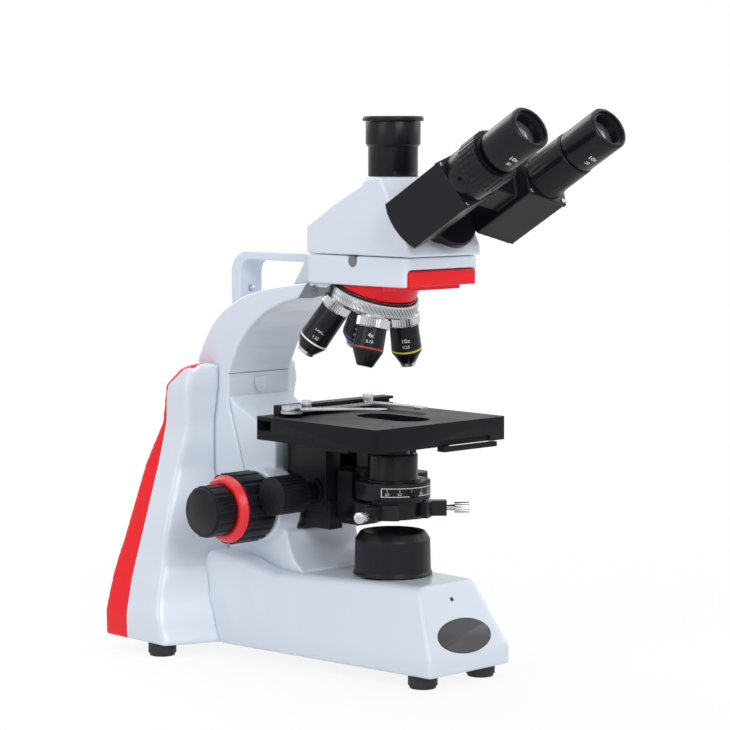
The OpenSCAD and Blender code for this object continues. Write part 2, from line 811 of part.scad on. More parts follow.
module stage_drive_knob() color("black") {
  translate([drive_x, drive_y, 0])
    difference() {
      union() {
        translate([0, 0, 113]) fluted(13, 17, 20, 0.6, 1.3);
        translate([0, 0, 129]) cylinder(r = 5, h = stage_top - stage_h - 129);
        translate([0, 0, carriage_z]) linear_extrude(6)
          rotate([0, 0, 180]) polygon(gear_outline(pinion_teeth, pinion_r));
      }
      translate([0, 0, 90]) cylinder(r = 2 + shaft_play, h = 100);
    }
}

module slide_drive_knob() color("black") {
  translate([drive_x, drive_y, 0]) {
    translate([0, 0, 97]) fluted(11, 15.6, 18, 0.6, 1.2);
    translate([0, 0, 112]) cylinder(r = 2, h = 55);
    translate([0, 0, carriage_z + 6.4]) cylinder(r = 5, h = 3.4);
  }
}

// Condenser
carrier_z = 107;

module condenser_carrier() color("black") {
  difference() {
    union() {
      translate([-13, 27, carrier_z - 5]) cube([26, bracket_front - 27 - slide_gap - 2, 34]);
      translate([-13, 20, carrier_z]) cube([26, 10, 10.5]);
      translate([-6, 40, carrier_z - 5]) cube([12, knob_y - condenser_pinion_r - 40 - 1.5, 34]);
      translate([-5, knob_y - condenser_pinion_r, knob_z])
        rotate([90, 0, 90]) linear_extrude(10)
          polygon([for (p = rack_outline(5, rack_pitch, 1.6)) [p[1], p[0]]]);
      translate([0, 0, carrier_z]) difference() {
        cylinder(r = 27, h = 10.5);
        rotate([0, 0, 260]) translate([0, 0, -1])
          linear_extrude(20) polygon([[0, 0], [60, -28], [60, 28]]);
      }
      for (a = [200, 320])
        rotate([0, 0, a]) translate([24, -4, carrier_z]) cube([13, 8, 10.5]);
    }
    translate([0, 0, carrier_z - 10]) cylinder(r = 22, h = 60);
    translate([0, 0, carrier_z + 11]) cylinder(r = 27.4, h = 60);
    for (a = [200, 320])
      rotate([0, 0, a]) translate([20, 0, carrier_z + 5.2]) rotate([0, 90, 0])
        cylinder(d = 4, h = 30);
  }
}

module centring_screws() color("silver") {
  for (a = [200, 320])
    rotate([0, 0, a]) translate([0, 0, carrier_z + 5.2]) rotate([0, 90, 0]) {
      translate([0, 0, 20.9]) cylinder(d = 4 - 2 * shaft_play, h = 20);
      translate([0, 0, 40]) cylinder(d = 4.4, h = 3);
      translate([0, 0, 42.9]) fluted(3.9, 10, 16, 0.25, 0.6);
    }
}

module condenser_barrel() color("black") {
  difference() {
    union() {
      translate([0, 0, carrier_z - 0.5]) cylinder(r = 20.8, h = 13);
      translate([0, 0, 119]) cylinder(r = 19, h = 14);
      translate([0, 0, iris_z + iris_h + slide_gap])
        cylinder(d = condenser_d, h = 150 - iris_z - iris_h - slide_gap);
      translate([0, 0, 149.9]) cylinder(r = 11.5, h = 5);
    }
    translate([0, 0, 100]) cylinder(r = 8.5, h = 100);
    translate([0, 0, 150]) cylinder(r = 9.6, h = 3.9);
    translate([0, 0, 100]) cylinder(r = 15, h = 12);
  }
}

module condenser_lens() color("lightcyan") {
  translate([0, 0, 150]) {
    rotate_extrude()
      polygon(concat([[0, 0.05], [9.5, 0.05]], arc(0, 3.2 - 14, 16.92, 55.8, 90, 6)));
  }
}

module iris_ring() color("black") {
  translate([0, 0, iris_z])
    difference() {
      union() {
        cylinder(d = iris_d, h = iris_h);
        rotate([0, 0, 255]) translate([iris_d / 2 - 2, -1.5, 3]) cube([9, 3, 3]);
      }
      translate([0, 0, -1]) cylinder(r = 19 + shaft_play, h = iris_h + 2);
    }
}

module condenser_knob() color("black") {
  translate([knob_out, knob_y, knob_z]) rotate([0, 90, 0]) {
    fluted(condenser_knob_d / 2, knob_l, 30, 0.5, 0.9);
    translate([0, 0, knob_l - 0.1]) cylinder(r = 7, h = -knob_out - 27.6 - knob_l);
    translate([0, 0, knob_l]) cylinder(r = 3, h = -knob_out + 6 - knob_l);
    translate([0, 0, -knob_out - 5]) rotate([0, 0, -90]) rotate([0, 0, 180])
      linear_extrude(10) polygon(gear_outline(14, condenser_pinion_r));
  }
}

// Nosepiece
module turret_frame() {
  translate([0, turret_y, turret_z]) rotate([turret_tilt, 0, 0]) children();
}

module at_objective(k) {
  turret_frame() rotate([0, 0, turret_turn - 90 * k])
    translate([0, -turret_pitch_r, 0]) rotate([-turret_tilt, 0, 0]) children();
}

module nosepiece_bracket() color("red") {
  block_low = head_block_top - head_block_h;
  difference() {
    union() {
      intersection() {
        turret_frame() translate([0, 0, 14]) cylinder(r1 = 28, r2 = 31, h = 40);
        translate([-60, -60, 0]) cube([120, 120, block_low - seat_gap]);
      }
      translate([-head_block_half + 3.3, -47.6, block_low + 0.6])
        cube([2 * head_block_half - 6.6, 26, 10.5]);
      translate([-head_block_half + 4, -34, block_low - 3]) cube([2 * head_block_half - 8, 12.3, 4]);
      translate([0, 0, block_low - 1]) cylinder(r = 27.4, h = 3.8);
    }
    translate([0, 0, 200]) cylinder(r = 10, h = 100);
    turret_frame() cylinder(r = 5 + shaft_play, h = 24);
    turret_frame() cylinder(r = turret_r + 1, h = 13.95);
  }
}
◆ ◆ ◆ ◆
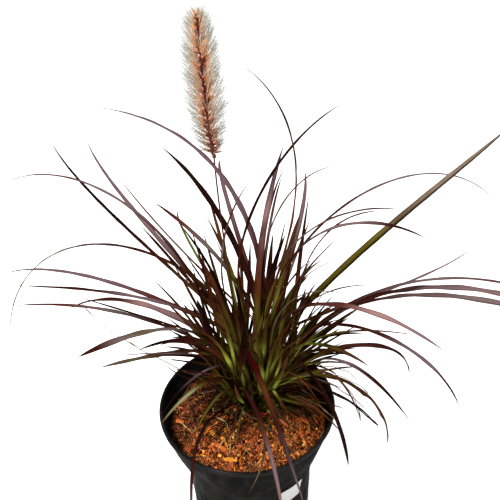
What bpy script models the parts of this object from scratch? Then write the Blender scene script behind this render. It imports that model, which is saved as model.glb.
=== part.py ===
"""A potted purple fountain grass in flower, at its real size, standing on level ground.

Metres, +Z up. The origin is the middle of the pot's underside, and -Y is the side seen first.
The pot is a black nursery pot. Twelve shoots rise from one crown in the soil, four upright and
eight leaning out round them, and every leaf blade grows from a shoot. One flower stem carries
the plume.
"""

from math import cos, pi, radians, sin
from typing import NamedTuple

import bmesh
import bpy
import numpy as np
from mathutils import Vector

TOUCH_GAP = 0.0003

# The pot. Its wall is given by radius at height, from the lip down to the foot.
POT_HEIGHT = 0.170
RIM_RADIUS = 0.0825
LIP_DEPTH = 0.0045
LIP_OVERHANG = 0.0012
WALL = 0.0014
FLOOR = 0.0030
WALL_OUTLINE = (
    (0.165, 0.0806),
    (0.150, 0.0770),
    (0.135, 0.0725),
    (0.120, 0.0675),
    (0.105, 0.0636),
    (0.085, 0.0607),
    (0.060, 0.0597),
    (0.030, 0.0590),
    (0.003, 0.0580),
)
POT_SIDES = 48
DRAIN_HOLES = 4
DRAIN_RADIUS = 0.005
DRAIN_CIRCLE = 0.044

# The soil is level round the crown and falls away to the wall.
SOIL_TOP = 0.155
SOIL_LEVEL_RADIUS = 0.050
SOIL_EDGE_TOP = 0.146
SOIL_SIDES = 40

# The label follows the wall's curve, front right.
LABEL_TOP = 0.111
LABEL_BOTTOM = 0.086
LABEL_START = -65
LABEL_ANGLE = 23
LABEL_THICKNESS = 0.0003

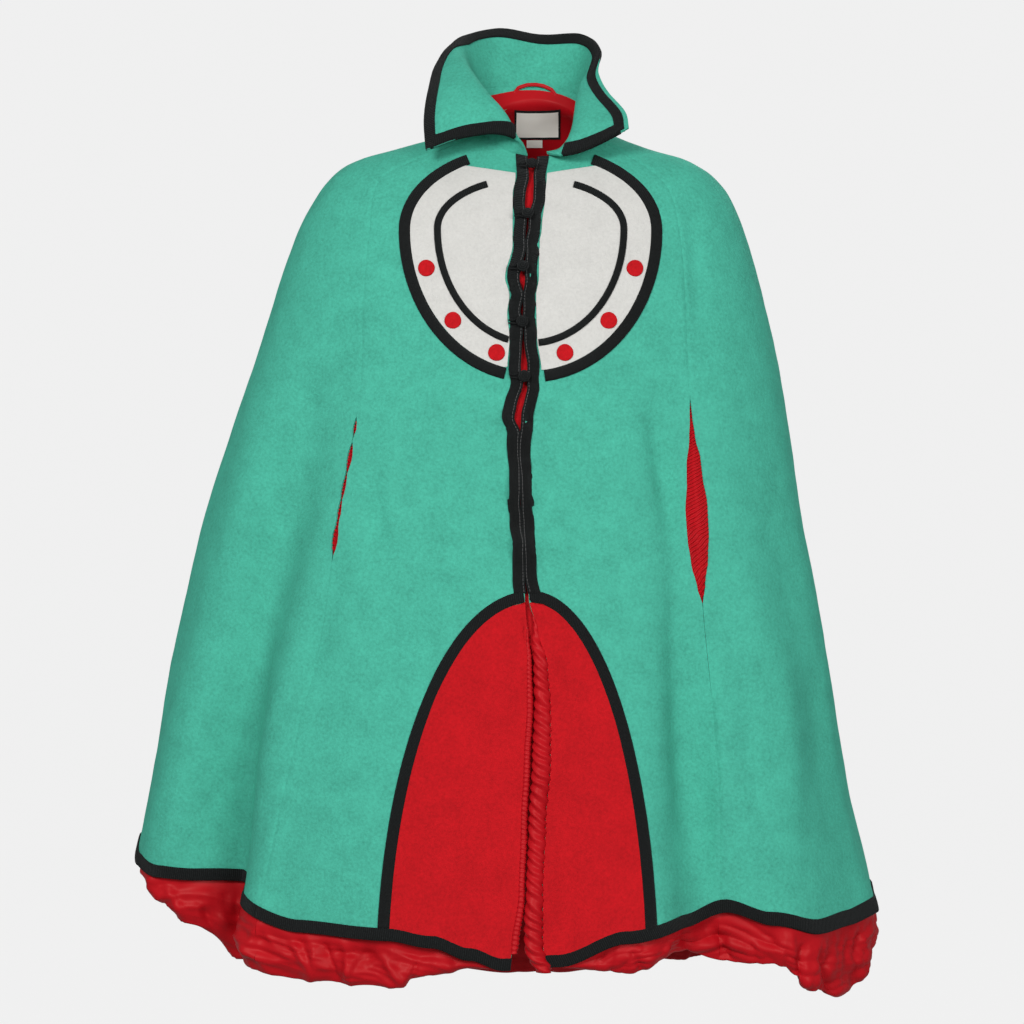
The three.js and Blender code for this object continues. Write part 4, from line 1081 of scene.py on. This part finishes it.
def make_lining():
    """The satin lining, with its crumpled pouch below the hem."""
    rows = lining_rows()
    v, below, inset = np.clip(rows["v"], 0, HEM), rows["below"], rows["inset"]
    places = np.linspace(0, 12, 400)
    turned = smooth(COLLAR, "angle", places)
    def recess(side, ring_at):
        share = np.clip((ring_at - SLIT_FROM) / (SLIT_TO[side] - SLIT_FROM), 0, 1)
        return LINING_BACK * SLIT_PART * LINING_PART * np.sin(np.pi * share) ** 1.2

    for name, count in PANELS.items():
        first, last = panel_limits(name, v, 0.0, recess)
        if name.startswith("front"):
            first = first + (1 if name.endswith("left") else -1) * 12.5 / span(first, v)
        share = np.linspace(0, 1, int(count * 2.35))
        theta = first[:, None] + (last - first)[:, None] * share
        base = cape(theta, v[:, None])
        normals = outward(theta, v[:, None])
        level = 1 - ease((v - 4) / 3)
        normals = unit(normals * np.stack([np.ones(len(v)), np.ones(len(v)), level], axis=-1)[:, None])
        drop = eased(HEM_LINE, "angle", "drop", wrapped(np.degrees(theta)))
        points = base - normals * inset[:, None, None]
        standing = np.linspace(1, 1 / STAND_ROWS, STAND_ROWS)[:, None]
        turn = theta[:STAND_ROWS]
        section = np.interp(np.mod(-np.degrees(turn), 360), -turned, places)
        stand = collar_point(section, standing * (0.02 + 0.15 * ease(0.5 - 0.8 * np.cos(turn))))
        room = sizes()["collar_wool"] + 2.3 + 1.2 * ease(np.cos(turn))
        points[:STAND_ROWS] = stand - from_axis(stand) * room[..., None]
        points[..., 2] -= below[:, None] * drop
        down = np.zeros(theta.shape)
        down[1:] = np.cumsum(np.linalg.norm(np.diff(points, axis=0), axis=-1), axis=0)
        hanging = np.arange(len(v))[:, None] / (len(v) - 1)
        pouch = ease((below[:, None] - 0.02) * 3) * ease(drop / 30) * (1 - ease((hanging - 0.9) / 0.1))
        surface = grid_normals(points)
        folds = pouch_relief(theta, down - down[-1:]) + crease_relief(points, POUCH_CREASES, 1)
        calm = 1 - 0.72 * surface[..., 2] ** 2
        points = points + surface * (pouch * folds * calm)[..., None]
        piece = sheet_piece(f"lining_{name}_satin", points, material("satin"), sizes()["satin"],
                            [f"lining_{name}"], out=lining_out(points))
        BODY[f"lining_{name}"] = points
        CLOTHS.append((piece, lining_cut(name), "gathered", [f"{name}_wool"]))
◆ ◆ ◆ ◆
In the listing above, find the line with "What bpy script" and the line with "on level ground.". Output those two lines and every line between them, exactly as written.

What bpy script models the parts of this object from scratch? Then write the Blender scene script behind this render. It imports that model, which is saved as model.glb.
=== part.py ===
"""A potted purple fountain grass in flower, at its real size, standing on level ground.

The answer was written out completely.